Decidi tirar uma edição exclusivamente
dedicada ao meu caso não para me defender, mas para atacar. Não um ataque de
retaliação pessoal, mas uma reação da opinião pública contra os "bandidos
de toga", que usam o aparato (e a aparência) da justiça para atingir alvos
que só a eles interessa.
Também contra os que se disfarçam de
julgadores para agir como partes; que recorrem aos seus poderosos instrumentos
para afastar todas as formas de controle que a sociedade pode exercer sobre os
seus atos.
Por isso decidi não recorrer da
condenação que me foi imposta e conclamar o povo a participar de uma campanha
pela limpeza do poder judiciário do Pará. Nossa força é moral. E ela deriva do
fato de que temos a verdade ao nosso lado.
A verdade é a nossa arma de combate. Com
ela iremos ao tribunal, no dia em que ele executar a sentença infame contra mim,
para apontar-lhe a responsabilidade que tem. Não satisfeito em defender os
interesses do saqueador, do pirata fundiário, ainda nos obriga a ressarci-lo
porque a verdade causa dano moral ao grileiro.
Que moral é essa? A dos lobos, que
predomina quando é instituída a lei da selva. Sob sua vigência, vence o mais
forte. O resultado é essa selvageria, que se manifesta de tantas e tão
distintas formas, sem que nos apercebamos da sua origem.

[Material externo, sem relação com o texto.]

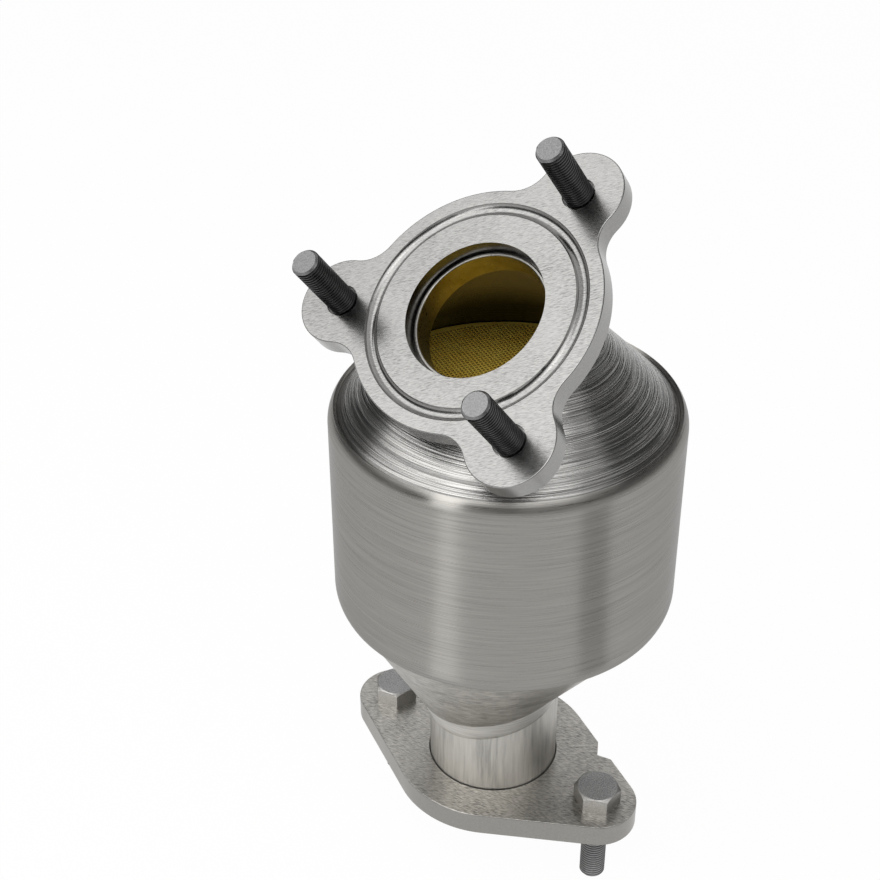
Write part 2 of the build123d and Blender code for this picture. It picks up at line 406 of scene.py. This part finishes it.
def height_over_neck(tree):
    """Height over the slanted plane in which the outlet pipe's flare meets the outlet cone."""
    turn = Matrix.Rotation(outlet_neck_direction, 3, "Z") @ Matrix.Rotation(outlet_neck_slant, 3, "Y")
    from_neck = vector_step(tree, "SUBTRACT", place(tree), outlet_neck_middle)
    return vector_step(tree, "DOT_PRODUCT", from_neck, turn @ Vector((0, 0, 1)))


def drawn_pipe():
    """Pipe steel with drawing lines along it, and rings round its flare, whose lighter colour is painted
    light.
    """
    material, tree, shader = new_material("pipe_steel", 1.0, 0.30)
    up = Vector((0, 0, 1))
    lines = noise(tree, drawn_out(tree, up, 45, 750), detail=4, roughness=0.65)
    broad = noise(tree, drawn_out(tree, up, 25, 140), detail=3)
    mixed = mixture(tree, broad, 0.5, lines)
    colour = ramp(tree, mixed, (0.38, steel(0.36)), (0.5, steel(0.50)), (0.62, steel(0.58)))
    rings = noise(tree, stretched(tree, (60, 60, 1500)), detail=3)
    # Painted light: the flare's lighter steel stands in for the bright reflection it is meant to catch.
    ringed_flare_with_painted_light = ramp(tree, rings, (0.38, steel(0.60, 0.5)), (0.62, steel(0.76, 0.5)))
    flare_start = -outlet_flare_height
    on_flare = step_up(tree, height_over_neck(tree), flare_start, flare_start + flare_fade_height)
    tree.links.new(blend(tree, on_flare, colour, ringed_flare_with_painted_light), shader.inputs["Base Color"])
    tree.links.new(spread(tree, broad, 0.42, 0.54), shader.inputs["Roughness"])
    tree.links.new(bump(tree, lines, 0.000015), shader.inputs["Normal"])
    return material


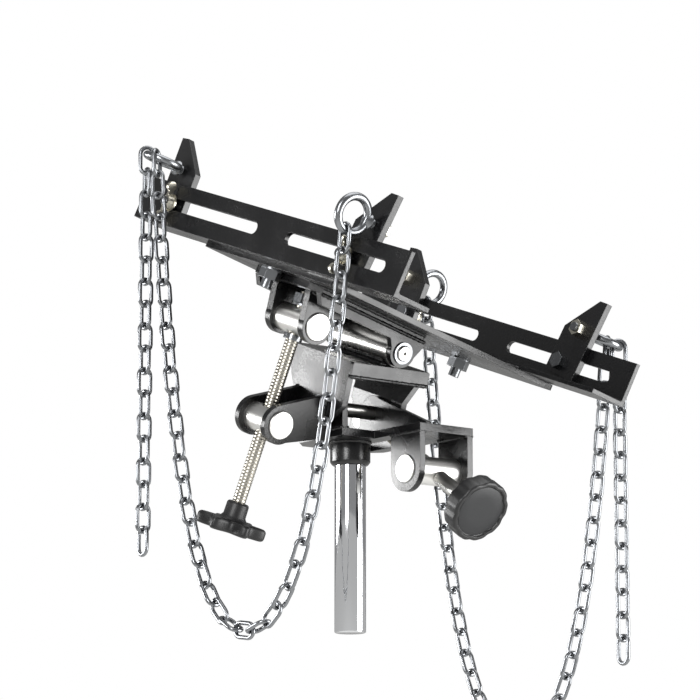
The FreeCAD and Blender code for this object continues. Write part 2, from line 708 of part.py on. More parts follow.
def save_yoke():
    save("mid_yoke", make_mid_yoke(), MID)
    save("mid_front_plate", make_mid_front(), MID)
    save("side_screw_lug", make_side_lug(), MID)
    save("fore_lower_ear_near", make_lower_ear(-LOWER_EAR_IN - EAR_T), MID)
    save("fore_lower_ear_far", make_lower_ear(LOWER_EAR_IN), MID)
    save("fore_pivot_barrel", make_barrel(), MID)


def save_saddle():
    save("upper_yoke", make_upper_yoke(), SADDLE)
    save("pivot_flange_near", make_pivot_flange(-FLANGE_IN - FLANGE_T), SADDLE)
    save("pivot_flange_far", make_pivot_flange(FLANGE_IN), SADDLE)
    save("fore_upper_ear_near", make_upper_ear(-UPPER_EAR_IN - UPPER_EAR_T), SADDLE)
    save("fore_upper_ear_far", make_upper_ear(UPPER_EAR_IN), SADDLE)
    save("fore_pivot_pin", make_fore_pin(), SADDLE)
    save("fore_pin_rings", make_pin_rings(), SADDLE)
    save("saddle_plate", make_saddle_plate(), SADDLE)
    save("plate_bolts", make_plate_bolts(), SADDLE)
    save("plate_nuts", make_plate_nuts(), SADDLE)
    save("front_rail", make_rail(-1), SADDLE)
    save("rear_rail", make_rail(1), SADDLE)


def save_brackets():
    for name in BRACKETS:
        save("finger_" + name, make_finger(name), SADDLE)
        save("clamp_bolt_" + name, make_clamp_bolt(name), SADDLE)
        save("eye_bolt_" + name, make_eye_bolt(name), SADDLE)
        save("nuts_" + name, group([make_wing_nut(name), make_eye_nut(name)]), SADDLE)


def save_screws():
    save("fore_trunnion_upper", make_upper_trunnion(), MID)
    save("fore_trunnion_lower", make_lower_trunnion(), MID)
    save("fore_screw", make_fore_screw(), MID)
    save("fore_screw_nuts", make_screw_nuts(), MID)
    save("star_knob", make_star_knob(), MID)
    save("side_trunnion_base", make_side_trunnion())
    save("side_trunnion_yoke", make_yoke_trunnion())
    save("side_screw", make_side_screw())
    save("side_screw_sleeve", make_side_sleeve())
    save("side_knob", make_side_knob())


def save_chains():
    still = Placement()
    save("chain_loop_front", make_front_loop(), still)
    save("chain_loop_rear", make_rear_loop(), still)
    for rail in ("front", "rear"):
        tail = make_tail(rail)
        save("tail_link_" + rail, tail[0], still)
        save("chain_tail_" + rail, group(tail[1:]), still)


os.makedirs("parts", exist_ok=True)
save_base()
save_yoke()
save_saddle()
save_brackets()
save_screws()
save_chains()
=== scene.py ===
# %% [markdown]
# A tilting saddle head of a transmission jack, dressed over its packed design. Two slotted
# rails on a plate carry four finger brackets and two chains, and the plate leans two ways on
# a chromed ram. The frame gives the bodies, nodes and joints at their real size.
# %% Load the frame
import math
import bpy
import numpy as np
from mathutils import Matrix, Vector


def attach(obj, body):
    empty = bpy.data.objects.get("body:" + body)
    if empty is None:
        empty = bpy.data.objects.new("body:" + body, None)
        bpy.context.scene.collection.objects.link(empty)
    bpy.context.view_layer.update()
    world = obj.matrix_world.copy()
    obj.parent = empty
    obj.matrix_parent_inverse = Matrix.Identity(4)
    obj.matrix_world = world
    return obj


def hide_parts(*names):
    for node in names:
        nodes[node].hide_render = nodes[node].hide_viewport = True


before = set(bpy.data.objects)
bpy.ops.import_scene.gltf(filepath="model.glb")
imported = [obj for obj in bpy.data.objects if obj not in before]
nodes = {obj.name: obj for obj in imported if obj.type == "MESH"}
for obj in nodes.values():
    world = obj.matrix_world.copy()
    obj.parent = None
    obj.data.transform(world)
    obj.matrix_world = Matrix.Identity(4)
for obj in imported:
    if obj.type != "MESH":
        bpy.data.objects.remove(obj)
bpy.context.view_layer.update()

# %% [markdown]
# The head is seen from its front left corner and a little from below. A long lens from far
# away keeps the rails nearly parallel, where a short lens would make them fan out.
# %% Camera
CAMERA_SPOT = (-1.6926, -2.1560, -0.2436)
CAMERA_AZIMUTH = -38.13
CAMERA_ELEVATION = -10.29
CAMERA_LENS = 159.7


def place_camera(spot, azimuth, elevation, lens):
    back = Vector((math.sin(azimuth) * math.cos(elevation),
                   -math.cos(azimuth) * math.cos(elevation), math.sin(elevation)))
    camera = bpy.data.objects.new("camera", bpy.data.cameras.new("camera"))
    camera.location = spot
    camera.rotation_euler = back.to_track_quat("Z", "Y").to_euler()
    camera.data.lens = lens
    camera.data.sensor_width = 36.0
    camera.data.clip_end = 50.0
    bpy.context.scene.collection.objects.link(camera)
    bpy.context.scene.camera = camera


place_camera(CAMERA_SPOT, math.radians(CAMERA_AZIMUTH), math.radians(CAMERA_ELEVATION), CAMERA_LENS)
print("camera placed")

# %% [markdown]
# The design was drawn level, in millimetres, and stored leaning: first about the side pivot,
# then about the fore pivot. Three placements carry level sizes to the stored pose in metres,
# so every piece below is listed as a workshop drawing would list it.
# %% Placements
MM = 0.001
COLLAR_TOP = 170
SIDE_PIVOT = (0, -15, 26)
SIDE_LEAN = 19.6
FORE_PIVOT = (5, 0, 87.2)
FORE_LEAN = 13.4


def turn_about(degrees, axis, spot):
    spot = Vector(spot)
    turn = Matrix.Rotation(math.radians(degrees), 4, axis)
    return Matrix.Translation(spot) @ turn @ Matrix.Translation(-spot)


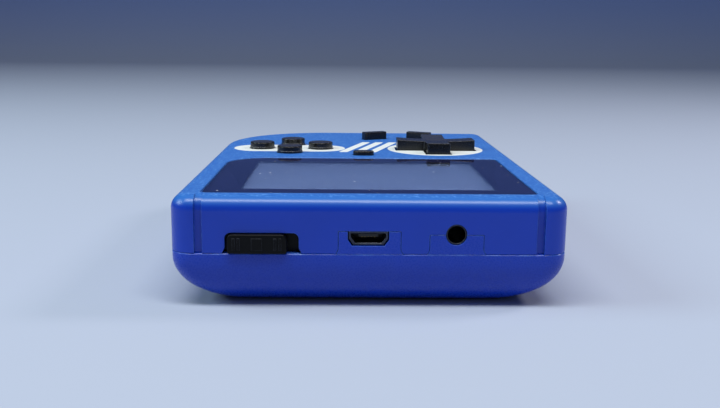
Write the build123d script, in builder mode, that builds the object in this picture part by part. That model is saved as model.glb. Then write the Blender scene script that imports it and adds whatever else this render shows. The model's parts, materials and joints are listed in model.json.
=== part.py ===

Frequentemente ela está no Poder
Judiciário, o menos visível e com menos controle social de todos os três
poderes estabelecidos na constituição. Esse poder absoluto precisa acabar. Para
que, com ele, acabe um dos seus males maiores: a impunidade. Queremos um Pará
melhor do que esta selvageria em que o estão transformando.